Jayapura,Demi perlindungan Hak Masyarakat adat sesuai dengan UUD 1945 Pasal 18b ayat 2 dan UU No 21 Tahun 2001 tentang Otonomi Khusus bagi Provinsi Papua, dan Program Nawacita Presiden Republik Indonesia, Ir.Joko Widodo, maka dalam bidang Pertambangan di Papua, Sekretaris II Dewan Adat Papua ( DAP) , John NR Gobay bersama sejumlah Tokoh Adat Masyarakat & Agama dari Papua menemui Presiden Joko Widodo untuk menyampaikan beberapa permasalahan untuk dapat diperhatikan beberapa waktu lalu di Jakarta.
Mengawali pembicaraan, John mengatakan, di Papua telah ada pengusaha anak Papua yang sukses mengelola Pertambangan dengan luasan yang kecil di Kampung Nifasi, Distrik Makimi, Kabupaten Nabire yaitu PT. Tunas Anugerah Papua pimpinan Jaqueline Monei, namun perusahaan tersebut masih terus diganggu oleh Pengusaha non Papua antara lain PT. Kristalin Ekalestari dan PT. Pasific Mining Jaya serta PT.Benliz Pasific yang diduga kuat di backup oleh Oknum aparat.

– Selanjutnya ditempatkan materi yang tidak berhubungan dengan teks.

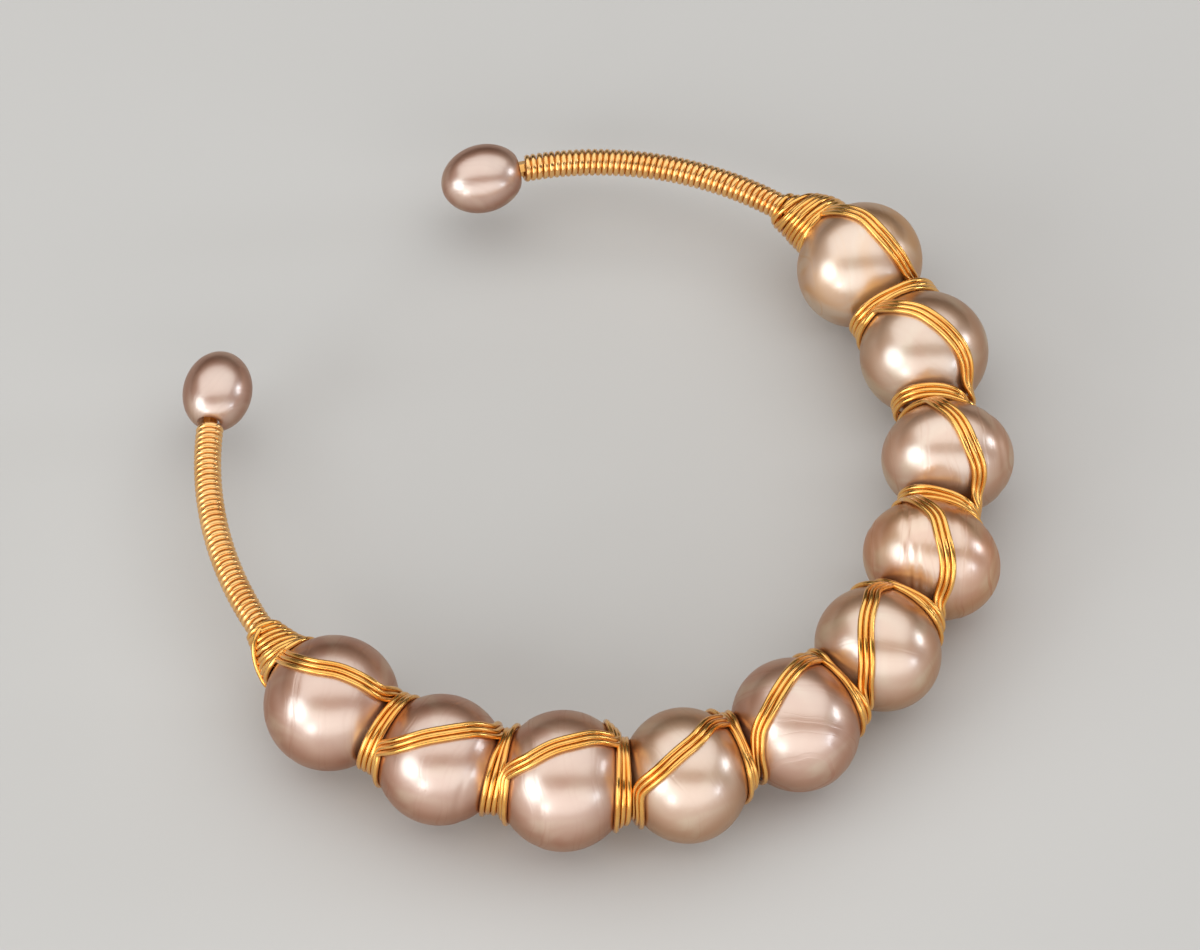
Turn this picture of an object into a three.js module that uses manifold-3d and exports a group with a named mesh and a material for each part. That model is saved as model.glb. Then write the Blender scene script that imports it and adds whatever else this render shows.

Demikian penuturan John NR Gobai, kepada Presiden Republik Indonesia, Joko Widodo (15/8) di Istana Merdeka, Jakarta.
Lanjut John, dibeberapa Wilayah di Papua, telah ada Penambangan Rakyat oleh Masyarakat Papua, dengan alat alat sederhana, seperti Pendulangan Emas di Degeuwo, Kabupaten Paniai, Topo, Siriwo di Kabupaten Nabire, Kabupaten Supiori, Web di Kabupaten Keerom, Yera di Kabupaten Mimika, Aitape di Kabupaten Mamberamo Raya. Diantara mereka ada yang sukses ada juga yang kurang beruntung, mereka bekerja tanpa pembinaan dan pengawasan pemerintah, namun mereka terus dicap Ilegal, dan menjadi sasaran setoran dari oknum yang tidak bertanggung jawab.
Baca Juga : John Gobay:’Kasih Kami Ruang Kelola Tambang Kami Sendiri
Dalam kesempatan itu juga dijelaskan bahwa Dalam UU No. 4 tahun 2009, Pasal 24, berbunyi “Wilayah atau tempat kegiatan tambang rakyat yang sudah dikerjakan tetapi belum ditetapkan sebagai WPR diprioritaskan untuk ditetapkan sebagai Wilayah Pertambangan Rakyat (WPR), namun belum dilaksanakan oleh Pemerintah Propinsi Papua.
Di Papua, Wilayah yang telah dikerjakan rakyat seperti Penambangan Sungai Degeuwo di Paniai, Topo di Nabire, Nifasi di Nabire, oleh Pemerintah ditetapkan sebagai Wilayah Usaha Pertambangan, bagi Investor Non Papua, terlihat tidak adanya niat untuk melakukan Perlindungan, Pemberdayaan bagi Orang Papua dan pengabaian hak masyarakat adat di sektor pertambangan.
John menegaskan, pemerintah lebih mementingkan Investor Orang Non Papua ketimbang Orang Papua sehingga terkesan oleh Dinas ESDM Papua, Tanah Adat telah dijadikan seperti kue yang dibagi-bagikan kepada investor tanpa sepengetahuan dan persetujuan masyarakat seperti yang diamanatkan oleh Peraturan Perundang undangan, khususnya UU No 21 Tahun 2001 tentang Otonomi Khusus Bagi Provinsi Papua.
Oleh karena itu dalam kesemptan tersebut, John meminta Presiden Joko Widodo mengeluarkan Kepres atau memerintahkan Menteri ESDM untuk menerbitkan Peraturan Mentri yang isinya memberikan ruang kelola terutama bagi masyarakat adat pemilik tanah dan Pengusaha Anak Papua, seperti contoh PT.Tunas Anugerah Papua, di Nifasi, Kabupaten Nabire, agar dapat diberikan kemudahan mengurus ijin usaha pertambangan untuk mengelola wilayah adatnya; dan tetap mereka juga harus melakukan kompensasi kepada masyarakat adat dan membayar kewajiban kepada Negara berupa; Pajak, Retribusi, dan lain-lain, demi kedaulatan Masyarakat Adat seperti yang diatur dalam Pasal 18B ayat 2 dan Pasal 28I ayat 3 UUD 1945.